Pourtant, l’essor du vélo-cargo pourrait y apporter certains apaisements à des tensions éternelles. Les commerces (et tout le reste de la ville !) peuvent être atteints dans les zones à limitation de circulation, l’environnement est préservé par l’absence d’émanations nocives ou de bruits assourdissants, la santé de tous est garantie à chaque tour de pédalier, l’espace public est moins encombré par la présence de voitures imposantes… et les économies sont sauvées !

Les freins à l’expansion des vélos-cargos sont donc encore malheureusement très nombreux dans les villes françaises, malgré pourtant la connaissance des enjeux qui en découlent et malgré la force que présente ce type de véhicule. Mais cette faible emprise des cycles n’est pas uniquement de la faute de l’utilisateur.

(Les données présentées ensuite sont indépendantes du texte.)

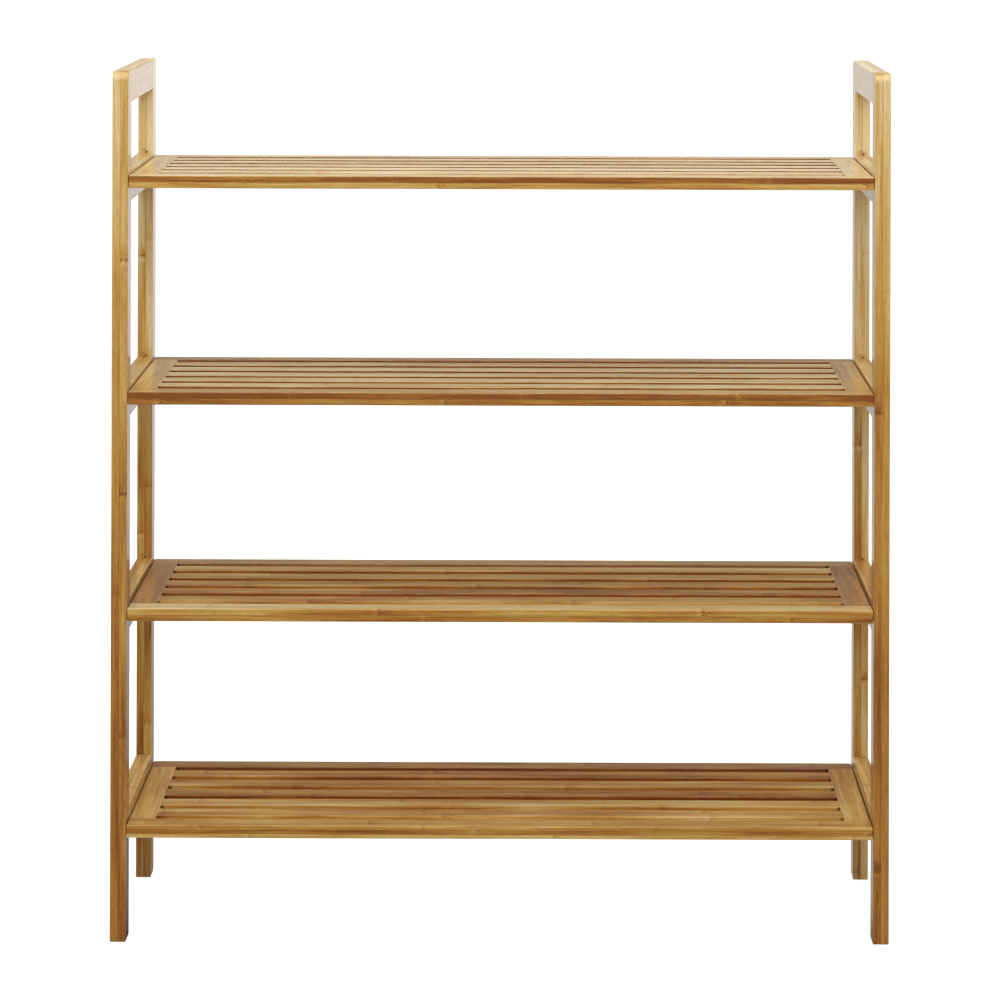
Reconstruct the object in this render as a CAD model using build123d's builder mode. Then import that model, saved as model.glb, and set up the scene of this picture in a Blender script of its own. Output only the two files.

Elle est surtout liée à un manque frappant d’infrastructures adaptées, de pistes cyclables, de parkings spéciaux accessibles par les cyclistes. Avec l’aménagement de villes plus accueillantes pour les vélos, qui laissent moins de place aux voitures dans les centres-villes (si l’offre de transports en commun est en parallèle équilibrée) et qui proposent des espaces de qualité, qui donnent envie d’y pédaler, alors seulement, le vélo-cargo sera un véritable héros pour nos villes.